E não falo apenas sobre o líder. Já faz tempo que a F1 tem uma série A e série B. Atrás da série A (neste ano, Mercedes e Red Bull), também abre-se um espaço grande. O piloto que conseguir se colocar no quinto lugar em uma corrida normal também vai se beneficiar da mesma forma.
Como essa matemática é usada para vencer na F1 sem o melhor carro?
Ouvimos muitas vezes os pilotos pedirem aos engenheiros “me tire de trás de fulano, estou preso aqui”. Mas como? Os engenheiros vão olhar para a tabela de tempos, ver se há um espaço livre de pista para seu piloto voltar e poder andar com pista livre.

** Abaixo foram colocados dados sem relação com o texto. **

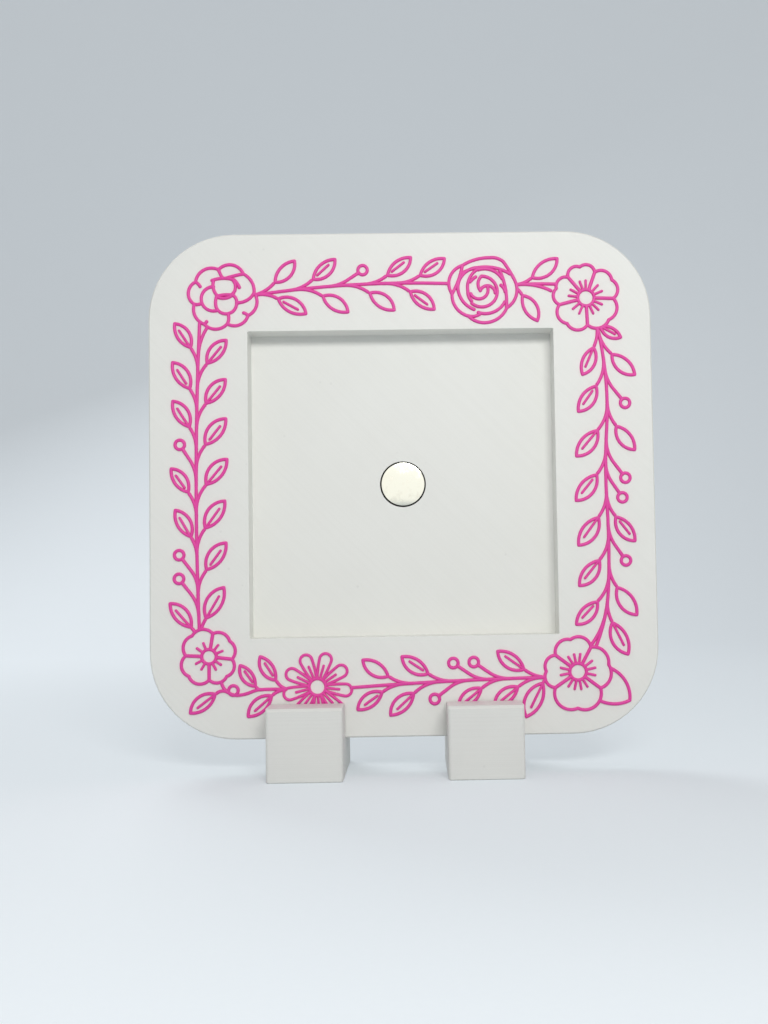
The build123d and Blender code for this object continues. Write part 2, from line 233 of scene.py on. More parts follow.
@dataclass
class Cover:
    """Areas of the face that hide the lines drawn under them."""

    outlines: list[Outline]
    halvings: int = 8
    least_run: float = 0.2 * MM

    def placed(self, place: complex, angle: float) -> "Cover":
        """The areas turned by an angle and moved to a place."""
        turn = turned(angle)
        return Cover([[place + point * turn for point in outline] for outline in self.outlines])

    def hides(self, point: complex) -> bool:
        """Whether a point lies in one of the areas."""
        return any(inside(point, outline) for outline in self.outlines)

    def border(self, shown: complex, hidden: complex) -> complex:
        """Point where the way from a shown to a hidden point meets the areas.

        Args:
            shown: Point outside the areas.
            hidden: Point inside one of them.

        Returns:
            The point on the border.
        """
        for _ in range(self.halvings):
            middle = (shown + hidden) / 2
            if self.hides(middle):
                hidden = middle
            else:
                shown = middle
        return shown

    def trimmed(self, stroke: Stroke) -> list[Stroke]:
        """The stretches of a stroke that the areas leave in view.

        Args:
            stroke: The whole stroke.

        Returns:
            The stroke itself, or the open strokes that are left of it.
        """
        points = stroke.points + stroke.points[:1] if stroke.closed else stroke.points
        hidden = [self.hides(point) for point in points]
        if not any(hidden):
            return [stroke]
        runs: list[Outline] = [[]]
        for index, point in enumerate(points):
            if not hidden[index]:
                if index and hidden[index - 1]:
                    runs.append([self.border(point, points[index - 1])])
                runs[-1].append(point)
            elif index and not hidden[index - 1]:
                runs[-1].append(self.border(points[index - 1], point))
        if stroke.closed and not hidden[0] and len(runs) > 1:
            runs[0] = runs.pop() + runs[0][1:]
        runs = [distinct(run) for run in runs if run]
        shown = (run for run in runs if abs(run[-1] - run[0]) > self.least_run)
        return [replace(stroke, points=run, closed=False) for run in shown]


# Leaves and vines


@dataclass(frozen=True)
class LinePen:
    """Width of the printed lines, and the share of it that thin lines take."""

    width: float = 0.7 * MM
    thin_share: float = 0.75

    @property
    def half(self) -> float:
        """Half of a line's width."""
        return self.width / 2

    def ring(self, outer_radius: float, middle: complex = 0j) -> Stroke:
        """Closed round line with its outer edge at a radius."""
        return Stroke(Arc(middle, outer_radius - self.half, 0, FULL_TURN).points()[:-1], closed=True)

    def straight(self, start: complex, end: complex, width_share: float = 1.0) -> Stroke:
        """Straight line with its round ends' edges at two points."""
        inset = self.half * width_share * (end - start) / abs(end - start)
        return Stroke([start + inset, end - inset], width_share=width_share)


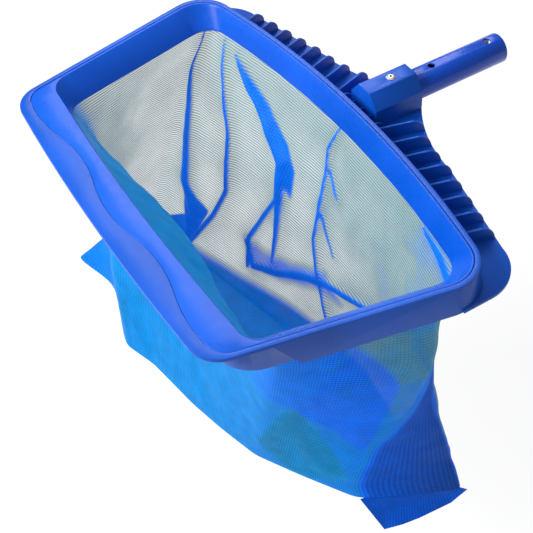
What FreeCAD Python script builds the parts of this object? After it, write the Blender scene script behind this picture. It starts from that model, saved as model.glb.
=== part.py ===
import FreeCAD, Part
import Sketcher
import math
import os

# Leaf skimmer net for a pool pole, in millimetres.
# Origin: the centre of the spigot's open end. +X runs out of the spigot towards the pole,
# +Y is sideways, +Z is square to the rim and points out of the net's mouth.

os.makedirs("parts", exist_ok=True)
doc = FreeCAD.newDocument("leaf_skimmer_net")

# ---------------------------------------------------------------- driving dimensions

DIMENSIONS = [
    # rim outline, seen from above
    ("side_distance", 265.1, "origin to either side edge, square to that edge"),
    ("side_angle", 12.3, "angle of a side edge to the X axis, degrees"),
    ("back_centre", 1184.1, "centre of the bowed back edge, distance behind the origin"),
    ("back_radius", 1020, "radius of the bowed back edge"),
    ("back_corner", 34, "radius of the two back corners"),
    ("front_centre", 2139, "centre of the bowed front lip, distance ahead of the origin"),
    ("front_radius", 2560, "radius of the bowed front lip edge"),
    ("front_corner", 28, "radius of the two front corners"),
    # heights
    ("rim_top", 12.3, "top of the rim above the spigot's axis"),
    ("frame_depth", 27, "height of the outer wall"),
    ("lip_thickness", 2.8, "thickness of the scooping lip"),
    ("deck_depth", 6, "underside of the ledge below the rim's top"),
    ("seat_depth", 3.5, "recess that the retaining ring drops into"),
    # outer wall
    ("wall", 2.6, "wall thickness"),
    ("flare", 4, "how far the wall leans out over its height"),
    ("lip_overhang", 20, "lip edge to the front wall below it"),
    ("core_inset", 1, "rim edge to the front wall's sides"),
    ("wall_corner", 36, "radius of the front wall's corners"),
    ("shoulder_top", 366, "where the side wall ends at the rim, distance behind the origin"),
    ("shoulder_lean", 21, "how far back the side wall's end slants over its height"),
    # seam between frame and ring
    ("seam_inset", 4.2, "rim edge to the ring's seam, sides and back"),
    ("wave_mean", 401, "mean line of the wavy seam, distance behind the origin"),
    ("wave_radius", 145, "radius of each lobe of the wavy seam"),
    ("wave_pitch", 73, "from one lobe to the next"),
    ("wave_height", 4.7, "height of each lobe from the mean line"),
    ("seam_corner", 20, "radius of the seam's front corners"),
    ("seam_gap", 0.25, "clearance round the ring in its recess"),
    # funnel of the retaining ring
    ("ledge_inset", 5.6, "rim edge to the inner edge of the ledge, sides and back"),
    ("ledge_front", 33, "lip edge to the inner edge of the ledge"),
    ("mouth_inset", 6.5, "rim edge to the funnel's top edge, sides and back"),
    ("mouth_front", 37.5, "lip edge to the funnel's top edge"),
    ("funnel_depth", 21.5, "rim's top to the funnel's lower edge"),
    ("funnel_side", 25.4, "rim edge to the funnel's lower edge, sides"),
    ("funnel_back", 15.5, "rim edge to the funnel's lower edge, back"),
    ("funnel_front", 44.5, "lip edge to the funnel's lower edge"),
    ("funnel_wall", 2, "thickness of the funnel, measured flat"),
    ("ring_drop", 0.25, "top of the ring below the rim's top"),
    # back flange and ribs
    ("flange_top", 12, "top of the flange below the spigot's axis"),
    ("flange_thickness", 2.7, "thickness of the flange"),
    ("flange_half", 228.8, "half of the flange's width"),
    ("wing_front", 217, "front end of the wings, distance behind the origin"),
    ("wing_turn", 190, "where the wing's corner begins"),
    ("wing_radius", 38.5, "radius of the wing's corner"),
    ("wing_back", 151.7, "where the wing's corner ends, distance behind the origin"),
    ("wing_back_half", 193.9, "where the wing's corner ends, from the middle plane"),
    ("neck_back", 130, "where the edge starts to sweep to the block, distance behind the origin"),
    ("neck_half", 98, "the same place, from the middle plane"),
    ("neck_radius", 150, "radius of the sweep to the block"),
    ("rib_thickness", 2, "thickness of a rib"),
    ("rib_angle", 16.5, "how far the ribs fan out, degrees"),
    ("rib_pitch", 19.5, "from one rib's foot to the next"),
    ("rib_first", 44.5, "first rib's foot from the middle plane"),
    ("rib_height", 13.6, "rib's top edge above the flange"),
    ("rib_length", 60, "length that a rib is drawn at, before the wall trims it"),
    ("rib_margin", 0.8, "rib's foot from the flange's edge"),
    ("short_rib_pitch", 12.4, "from one rib in front of the socket block to the next"),
    ("short_rib_foot", 145, "feet of the short ribs, distance behind the origin"),
    # socket block
    ("block_front", 152.4, "front face of the block, distance behind the origin"),
    ("block_length", 50.6, "length of the block"),
    ("block_half", 19.5, "half of the block's width"),
    ("block_crown", 8.6, "half of the block's flat top"),
    ("block_shoulder", 7.7, "height where the block's slanted sides begin"),
    ("block_top", 21.2, "height of the block's top"),
    ("block_bottom", 17, "depth of the block's underside"),
    # spigot tube
    ("tube_radius", 14.25, "outer radius of the spigot"),
    ("tube_wall", 1.6, "wall of the spigot"),
    ("tube_length", 146, "length of the spigot with its seat in the block"),
    ("spigot_length", 101.3, "length of the spigot at its full radius, outside the block"),
    ("seat_step", 0.3, "how much smaller the seat's radius is than the spigot's"),
    ("socket_gap", 0.1, "clearance of the socket round the spigot"),
    ("tip_hole", 15.1, "outer button hole from the open end"),
    ("tip_hole_radius", 4.1, "radius of the outer button hole"),
    ("near_hole", 78.2, "inner button hole from the open end"),
    ("near_hole_radius", 3.5, "radius of the inner button hole"),
    # blind rivet
    ("rivet_place", 123.4, "rivet from the origin"),
    ("rivet_head", 4.5, "radius of the rivet's head"),
    ("rivet_head_height", 1.3, "height of the rivet's head"),
    ("rivet_head_edge", 0.4, "height of the head's edge"),
    ("rivet_shank", 2.4, "radius of the rivet's shank"),
    ("rivet_bore", 1.35, "radius of the hole through the rivet"),
    ("rivet_tail", 3.4, "radius of the rivet's upset tail"),
    ("rivet_tail_height", 3, "height of the upset tail"),
    ("mandrel_head", 2.1, "radius of the mandrel's head"),
    ("mandrel_head_height", 2.6, "height of the mandrel's head"),
    ("mandrel_taper", 0.8, "how far the mandrel's head narrows"),
    ("mandrel_recess", 0.6, "broken end of the mandrel below the rivet's crown"),
    # net bag
    ("net", 1.2, "thickness that stands for the mesh and its folds"),
    ("net_side", 17.8, "rim edge to the net at the hem's foot, sides"),
    ("net_back", 10, "rim edge to the net at the hem's foot, back"),
    ("net_front", 39.4, "lip edge to the net at the hem's foot"),
    ("hem", 1.6, "thickness of the sewn hem"),
    ("hem_gap", 0.15, "clearance of the hem round the funnel"),
    ("hem_height", 10, "height of the sewn hem"),
    ("hem_drop", 7, "top of the hem below the rim's top"),
    ("mouth_middle", 287, "middle of the bag's mouth, distance behind the origin"),
    ("mouth_front_reach", 196, "twice the way from the middle forward to a front seam"),
    ("mouth_front_spread", 360, "twice the front seams' distance from the middle plane"),
    ("mouth_back_reach", 194, "twice the way from the middle back to a back seam"),
    ("mouth_back_spread", 430, "twice the back seams' distance from the middle plane"),
    ("bag_depth", 287, "rim's top to the bag's bottom"),
    ("bag_length", 444, "length of the bag's bottom, sideways"),
    ("bag_width", 104, "width of the bag's bottom"),
    ("bag_corner", 12, "radius of the bottom's corners"),
    ("bag_middle", 297, "middle of the bag's bottom, distance behind the origin"),
    ("bag_turn", 13, "how far the hanging bag has swung round, degrees"),
    # large enough to pass every outline
    ("beyond", 500, "reach of the solids that only trim others"),
]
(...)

Sabendo que é mais rápido que o carro rival, o time vai apostar em ganhar tempo total de prova chamando seu piloto para os boxes antecipadamente e fazendo-o correr sozinho por algumas voltas. Assim, eles imaginam que, quando o rival parar, voltará atrás justamente porque o ar limpo foi usado em benefício do piloto mais rápido.
É claro que os pneus sempre são um fator limitante para antecipar a parada em busca do ar limpo, assim como o trânsito (na parte inicial da prova, os espaços ainda não estão abertos para fazer isso). Mas tudo é jogado no caldeirão dos computadores que fazem o cálculo de ritmo ou degradação e ajudam a determinar qual a melhor estratégia.
Voltando à estratégia, ela sempre tenta determinar a maneira mais veloz de completar a distância da corrida, ou seja, ela sempre está tentando encontrar o caminho mais livre até a bandeirada.
3 Comments
Ótimo texto, Ju.
Com relação aos motores, existe uma preocupação das equipes quanto ao motor que andou mais na turbulência e o que andou menos ?
Para a durabilidade no geral acredito que não. Mas durante a prova eles monitoram a temperatura pra evitar qualquer falha
Excelente testo, realmente faz a diferença estar de cara para o vento principalmente pela aerodinâmica desses carros, as vezes é visível que o carro atrás tem mais ritmo de corrida, mais não consegue passar devido a turbulência, e a quando tudo da certo algum carro fora da série A acaba ganhando uma corrida.